It does not matter whether I believe in god or not. It does not make a difference to him. Like it doesn’t matter to air whether I believe in it or not. We don’t go around saying “I have great faith in air and I’m a very airigious person,” or wear symbols of air around our necks, or go down on our knees and worship air on certain days of the week—it is all around us anyway, for us to breathe and stay alive. It does not discriminate. It is available to everyone who needs it, irrespective of whether we praise it or ignore it.
So is god.
I am a father of two sons. I give them the best things that I can in life—good advice, education, love, affection, caring, as well as material things which until now have not turned them into spoilt brats. All I expect them to do in return is to make full use of my gifts and grow to be good human beings. I do not expect them to go down on their knees and sing praises to me. And if I, a mere mortal father, do not expect praises, how much less must the universal father hanker after our puny eulogies and postures of servility. Seeing us work hard at making full use of his gifts might give him a real high, though.
I use the masculine for god simply out of habit—because “it” would sound like I’m talking about a teacup, and because going through a gender battle to call him “her” is simply not worth the trouble. But how male chauvinistic we have been to call god “he” to start with! We all know that a woman is the creator and source of life as we know it—when we talk about ourselves, we say we owe it all to our mothers—but when it comes to god, it is the divine father who has made us and given us all we have. If in the end of it all god really does exist as a definite entity, it must be in a self-sufficient form, both male and female. The one source. The beginning of all things, even of maleness and femaleness.
God—the most misused, abused word in humankind’s vocabulary throughout history. In whose name we have fought the most barbaric and savage wars in distant history, in whose name we kill and burn each other and each other’s babies even today. In the name of god, we turn into devils.

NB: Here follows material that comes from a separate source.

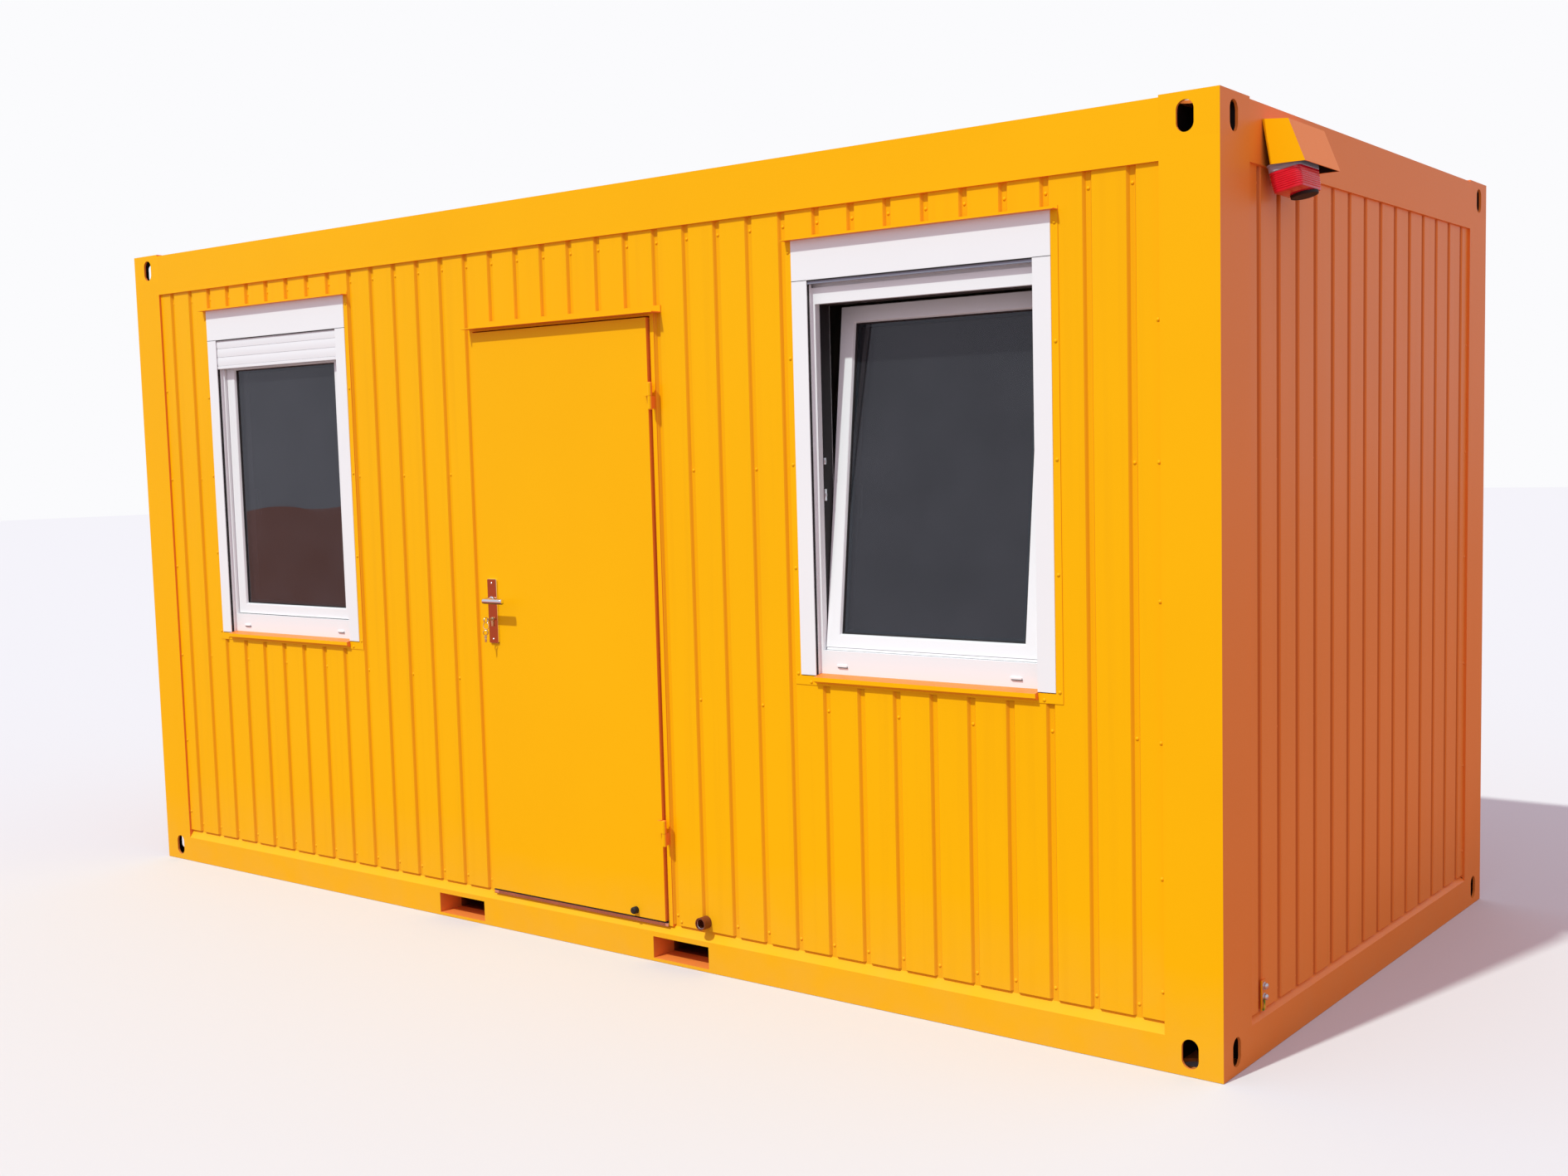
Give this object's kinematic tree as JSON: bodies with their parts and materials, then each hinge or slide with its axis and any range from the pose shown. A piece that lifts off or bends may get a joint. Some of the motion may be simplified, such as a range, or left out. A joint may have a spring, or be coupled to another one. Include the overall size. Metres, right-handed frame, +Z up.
{
  "type": "site cabin",
  "caption": "Steel-framed site cabin with profiled sheet walls, shuttered windows, an outward-opening door, fork pockets, an alarm lamp and corner castings.",
  "frame": {"origin": "middle of the base frame at ground level, on the underside of the cross-member at mid-length", "axes": "+X along the length towards the end with the alarm lamp, +Y from the door side to the back, +Z up"},
  "size_m": [5.109, 2.291, 2.591],
  "materials": {
    "orange_paint": "satin",
    "white_pvc": "satin",
    "grey_slats": "satin",
    "window_glass": "clear",
    "underframe_steel": "matte",
    "floor_board": "matte",
    "zinc_sheet": "matte",
    "white_board": "matte",
    "stainless_steel": "satin",
    "catch_plastic": "matte",
    "satin_metal": "satin",
    "key_metal": "satin",
    "black_rubber": "matte",
    "lamp_plastic": "matte",
    "red_lens": "gloss"
  },
  "bodies": {
    "cabin": {"corner_castings_bottom": "orange_paint", "corner_castings_top": "orange_paint", "corner_posts": "orange_paint", "base_rails_long": "orange_paint", "base_rails_ends": "orange_paint", "fork_pockets": "orange_paint", "floor_joists": "underframe_steel", "floor_deck": "floor_board", "top_rails_long": "orange_paint", "top_rails_ends": "orange_paint", "roof_sheet": "zinc_sheet", "ceiling": "white_board", "front_wall_left": "orange_paint", "front_wall_right": "orange_paint", "front_wall_over_door": "orange_paint", "back_wall": "orange_paint", "left_end_wall": "orange_paint", "right_end_wall": "orange_paint", "window_left_flashing": "orange_paint", "window_left_shutter": "white_pvc", "window_left_curtain": "grey_slats", "window_left_frame": "white_pvc", "window_left_sash": "white_pvc", "window_left_glass": "window_glass", "window_right_flashing": "orange_paint", "window_right_shutter": "white_pvc", "window_right_curtain": "grey_slats", "window_right_frame": "white_pvc", "window_right_sash": "white_pvc", "window_right_glass": "window_glass", "door_frame": "orange_paint", "door_threshold": "stainless_steel", "door_cap": "orange_paint", "door_hinges_fixed": "orange_paint", "door_catch": "catch_plastic", "alarm_hood": "orange_paint", "alarm_body": "lamp_plastic", "alarm_lens": "red_lens", "earth_lug": "orange_paint"},
    "door": {"door_leaf": "orange_paint", "door_hinges_moving": "orange_paint", "handle_plates": "satin_metal", "door_peg": "black_rubber", "lock_and_key": "key_metal"},
    "lever": {"door_lever": "satin_metal"}
  },
  "joints": [
    {"name": "door_swing", "type": "hinge", "parent": "cabin", "child": "door", "pos_m": [0.509, -1.1305, 1.17], "axis": [0, 0, 1], "range_deg": [0, 180]},
    {"name": "lever_turn", "type": "hinge", "parent": "door", "child": "lever", "pos_m": [-0.3005, -1.0915, 1.2], "axis": [0, 1, 0], "range_deg": [0, 40], "stiffness_Nm_per_rad": 1.5, "springref_deg": -20.05}
  ]
}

I wish we’d realise how insignificant we are, how we inhabit one of the tiniest planets in one of the most obscure solar systems in an unfashionable galaxy at the back of beyond; maybe then we’d realise that god, if at all he does exist as the entity we make him out to be, must have better things to do than follow our pathetic efforts at building little structures which supposedly house him. And that hell, if at all it does exist as the place we make it out to be, must be full of those of us who make the loudest noises in god’s name. If a Hindu, a Muslim and a Christian cannot see god in each other, then we are all hopelessly, irrevocably blind. And will remain blind forever.